Torra y sus secuaces creen que un suceso dramático en la llamada ‘movilización pacífica’ les podría llevar a culminar el proceso para la independencia. Es un cálculo erróneo, por no decir mendaz. El Gobierno tiene pista libre para actuar con firmeza (y proporcionalmente) ante la violación de las leyes. Por razones que no vienen en este momento a cuento, el Gobierno de Rajoy actuó con lenidad o blandura contra las acciones políticas de los independentistas, pero intentó corregirlo con dureza en el campo de la justicia, confiando en fiscales y abogados del Estado con criterios duros o rigurosos. El Gobierno de Sánchez está en posición diametralmente opuesta, entre otras razones, por la sentencia del Supremo. En el campo de la justicia la dureza de pedir condenas por rebelión, ahora está acotado con condenas más leves por sedición, malversación y desobediencia. Esto quiere significar que el Gobierno de Sánchez está obligado a actuar con todo el rigor si acciones políticas vulneran las leyes. 
Torra y sus secuaces lo saben, y sin embargo podrían ir directamente al sino de su inmolación política. Produce escalofríos pensar que el Gobierno de la Generalitat pueda infligir un daño tan grande a Cataluña. José Antonio Zarzalejos, en un artículo reciente, citando a Jaime Vicens Vives, habla de la rauxa, ese impulso rabioso que llevó siempre a Cataluña al desastre, y recuerda la influencia que tuvo el anarquismo en Cataluña. Muchos historiadores, el último Jordi Canal, explican que sus élites fracasaron históricamente, en los siglos finales de la Edad Media, creando y estabilizando un Estado independiente; después llegó Fernando el Católico.
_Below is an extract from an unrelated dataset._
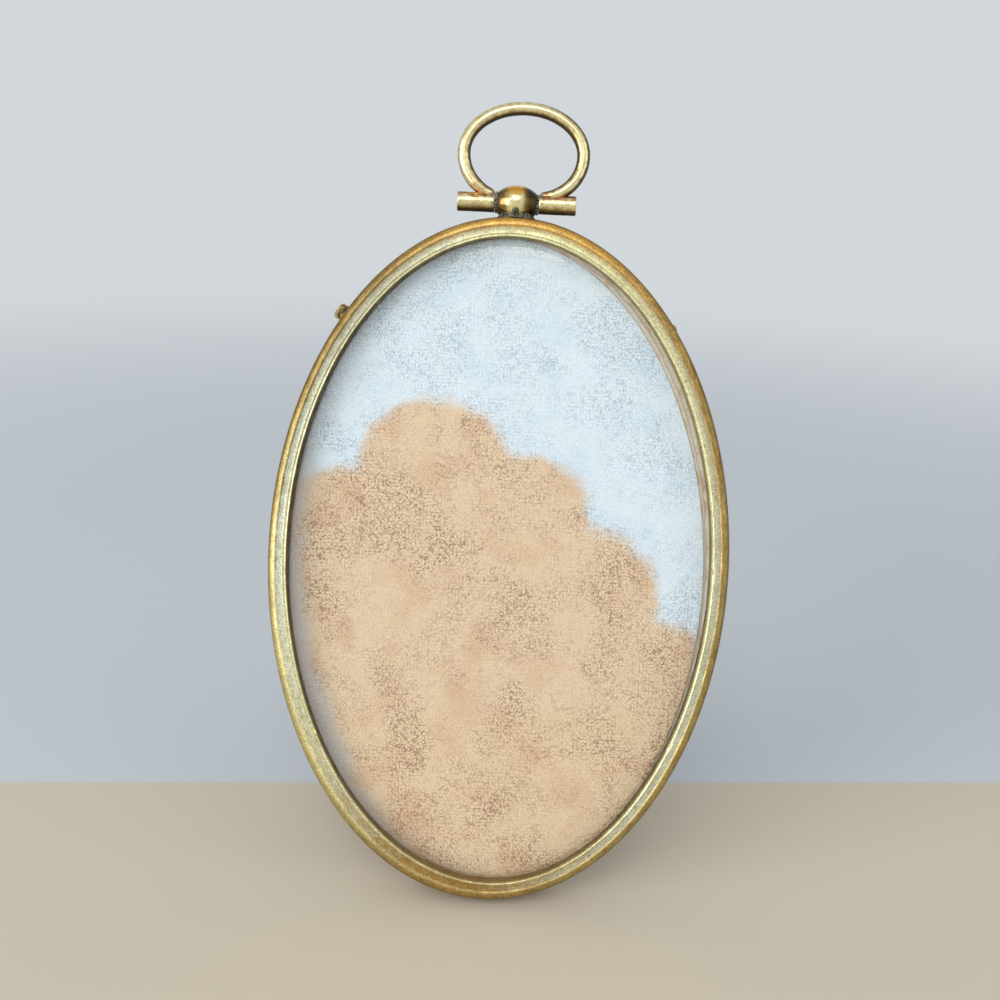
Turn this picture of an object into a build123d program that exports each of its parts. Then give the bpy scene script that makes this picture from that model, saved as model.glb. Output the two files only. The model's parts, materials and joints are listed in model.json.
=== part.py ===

Yo he escrito que, comparando con monarquías y regiones atlánticas, la Cataluña de los siglos modernos quedó bloqueada en un Mediterráneo menos globalizado que el Atlántico de los descubrimientos y del capitalismo. Cataluña ha sido próspera y un modelo de convivencia cuando sus elites sociales se abrieron al Atlántico y a España en el siglo dieciocho, y algo parecido sucedió en los primeros treinta años de la actual vida democrática, cuando compitió dentro de España para integrarse en la actual globalización. ¿Pero dónde están hoy las élites catalanas?